Schlosser seemed as fiery and demonstrative as he ever has.
"Sometimes you get a little tired of sitting on your hands," he said.
Still, this wasn't smooth and easy.
E-town is an unusual defensive club in that it almost always switches on screens and helps on the ball very aggressively. You'd think once in a while opponents would sneak under the churn for cheapies, but that never seems to happen.
Or didn't, until Saturday. Messiah (12-5, 1-1) kept getting layups, and uncontested ones, out of simple half-court stuff.
"I don't know why," Schlosser said. "I'll have to look at the film."
The good news for E-town is if the Falcons hadn't gotten the easy ones, they would have had a hard time scoring at all.
And as usual, overall, the Jays play at a pace, and at a skill level, few D-3 teams can match.
E-town led 6-0. Then Messiah led 14-8 as the Jays shot poorly, really for the only time all day. As the game wore on it became clear that Messiah didn't have an answer for E-town's variety of weapons.
Thirteen Jays got their feet wet before halftime. Nine of them scored, and Mike Schatzmann's wild jumper, off the glass after slicing through traffic, gave his team a 38-25 lead at the buzzer.

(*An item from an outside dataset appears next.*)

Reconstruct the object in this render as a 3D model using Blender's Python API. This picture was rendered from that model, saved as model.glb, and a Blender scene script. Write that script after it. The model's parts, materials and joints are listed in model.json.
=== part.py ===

The Jays' defensive leaks kept it from ever being a blowout. Messiah pulled within 59-54, on a John Boyd 3-pointer, with 10:20 left.
But Schlosser settled largely on a zone at about this point, and in it his troops were able to mostly keep the Falcons in front of them. Messiah scored just six points over the next nine minutes and E-town pulled away.
Schatzmann finished with 22 points, or essentially his average. Chad Piersol added 16 and Bryce Rogers 14.
Offensive efficiency won it for the Jays; they shot 56 percent from the field (30-of-54) and had just 10 turnovers.
Efficiency and energy, of course. Schlosser was still at it after the issue was decided, loudly, and surprisingly, dressing down one of his troops on the bench in the game's final minute.
"My wife got mad at me for that," he said. "I don't usually do it but, hey, it is what it is. I'm trying to send a message."